Injury and scarring of the hamstring muscles in the upper hindquarter of the horse causes a classic change in gait with shortening of the front phase of the stride, loss of the stretchability of the normal muscle, and slapping of the foot to the ground. The injury can result from a single traumatic injury to these muscles (hyperextension injury) but can also can result from repetitive strain, seen most commonly in Western performance horses, especially reiners, cutters and rope horses. In some cases, scarring can occur from repeated IM injections into the hamstring muscles.

“Goose-stepping” is the name given to horses that move their hind limb in this characteristic way – the hoof is raised, then brought rearward and slapped to the ground. Fibrotic myopathy is very different from “stringhalt” as are the causes. Importantly, other lameness conditions can cause similar but rarely this classic gait.

Other signs usually associated with this condition include change in contour and feel of the rear contour of the hindquarter, where the hamstring muscle has been torn and replaced by bands of scar tissue.

This chronic scarring causes a “mechanical lameness”, meaning that the gait deficit is caused by a mechanical limitation and is not necessarily painful to the horse. Depending upon the severity of the gait alteration, and the horse’s use, the condition may or may not be performance-limiting for the horse.

The initial tearing of the hamstring causes lameness and reluctance to move the limb, and pain and swelling in the rear of the limb. By 30-60 days post injury there is enough scarring to cause the typical gait. By 90 days, the scar is fully mature.

This is one of the rare conditions that can be diagnosed by the classic gait, along with an obvious rod-like band of scar tissue in the hamstring area. Ultrasound can be helpful to determine extent and location of injury.

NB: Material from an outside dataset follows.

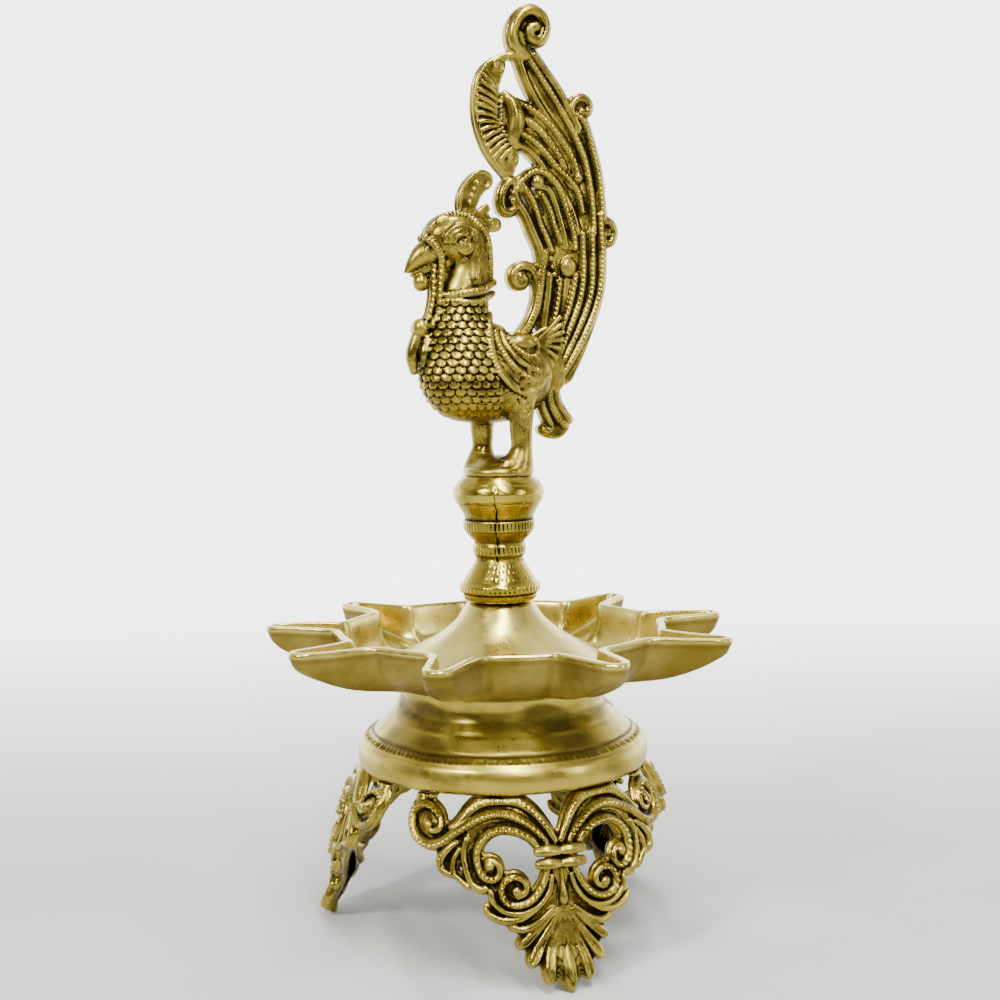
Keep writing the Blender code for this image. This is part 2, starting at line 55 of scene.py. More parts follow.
class Nodes:
    """Adds nodes to one material and wires them."""

    def __init__(self, name):
        self.material = bpy.data.materials.new(name)
        self.material.use_nodes = True
        self.tree = self.material.node_tree
        self.shader = self.tree.nodes["Principled BSDF"]

    def add(self, kind, settings=None, **inputs):
        """A node with its own settings, and its inputs set to values or linked to other nodes."""
        node = self.tree.nodes.new(kind)
        for key, value in (settings or {}).items():
            setattr(node, key, value)
        for key, value in inputs.items():
            self.put(node, key, value)
        return node

    def put(self, node, key, value):
        """Sets or links one input, named or given as i and its number."""
        socket = node.inputs[int(key[1:])] if key[0] == "i" and key[1:].isdigit() else node.inputs[key]
        if isinstance(value, bpy.types.NodeSocket):
            self.tree.links.new(value, socket)
        else:
            socket.default_value = value

    def noise(self, scale_mm, detail=3.0, rough=0.5):
        """Noise whose cells are scale_mm across, in object coordinates."""
        where = self.add("ShaderNodeTexCoord").outputs["Object"]
        return self.add("ShaderNodeTexNoise", Vector=where, Scale=1.0 / (scale_mm * MM), Detail=detail,
                        Roughness=rough).outputs["Fac"]

    def ramp(self, value, low, high, out_low=0.0, out_high=1.0):
        """A smooth step from out_low at low to out_high at high."""
        return self.add("ShaderNodeMapRange", {"interpolation_type": "SMOOTHSTEP"}, Value=value,
                        **{"From Min": low, "From Max": high, "To Min": out_low,
                           "To Max": out_high}).outputs[0]

    def mix(self, fac, a, b):
        node = self.add("ShaderNodeMix", {"data_type": "RGBA"})
        self.put(node, "i0", fac)
        self.put(node, "i6", a)
        self.put(node, "i7", b)
        return node.outputs[2]

    def maths(self, kind, a, b, clamp=False):
        return self.add("ShaderNodeMath", {"operation": kind, "use_clamp": clamp}, i0=a, i1=b).outputs[0]

    def bump(self, height, depth_mm, strength=1.0, below=None):
        node = self.add("ShaderNodeBump", Height=height, Distance=depth_mm * MM, Strength=strength)
        if below is not None:
            self.put(node, "Normal", below)
        return node.outputs["Normal"]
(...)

There are effective surgical treatments for fibrotic myopathy. Cutting of the scar itself, or the tendon below it may be helpful to restore normal length and elasticity of the hamstring and a more normal gait. The surgery is often performed in the standing horse. Rest is advised during the early period after injury to the muscle, as the initial injury is painful. In mild cases, physical therapy and massage may be helpful, especially soon after injury.

Prognosis & Relevant Factors

The prognosis for fibrotic myopathy depends on the severity of the injury, gait deficit and scarring, as well as whether or not there is ongoing pain. Mild, chronic cases can go on performing normally and may not require treatment.

Horses not used for riding or performance typically do fine with the gait deficit. For riding and performance horses: severe cases of fibrotic myopathy can interfere with performance and require treatment. Surgery is generally successful at improving the gait.

QUESTIONS TO ASK MY VET

  • Would surgery help this condition?
  • Is my horse really lame or is this purely a mechanical problem?
  • Is this a recent problem or more chronic?
  • Is this condition affecting my horse's ability to do his job?
  • PREVENTION

    Be on the lookout for injury to this area, and commence physical therapy right away to minimize scarring and gait deficit.

    Remember that in some cases, repeated IM injection into this area can create this problem.

    Prevent horses from "leaning on the butt bar" of a trailer or stocks, as this can injure these muscles. Hard stops can cause overload of these muscles. Good footing and proper conditioning may reduce the likelihood of this and other injuries.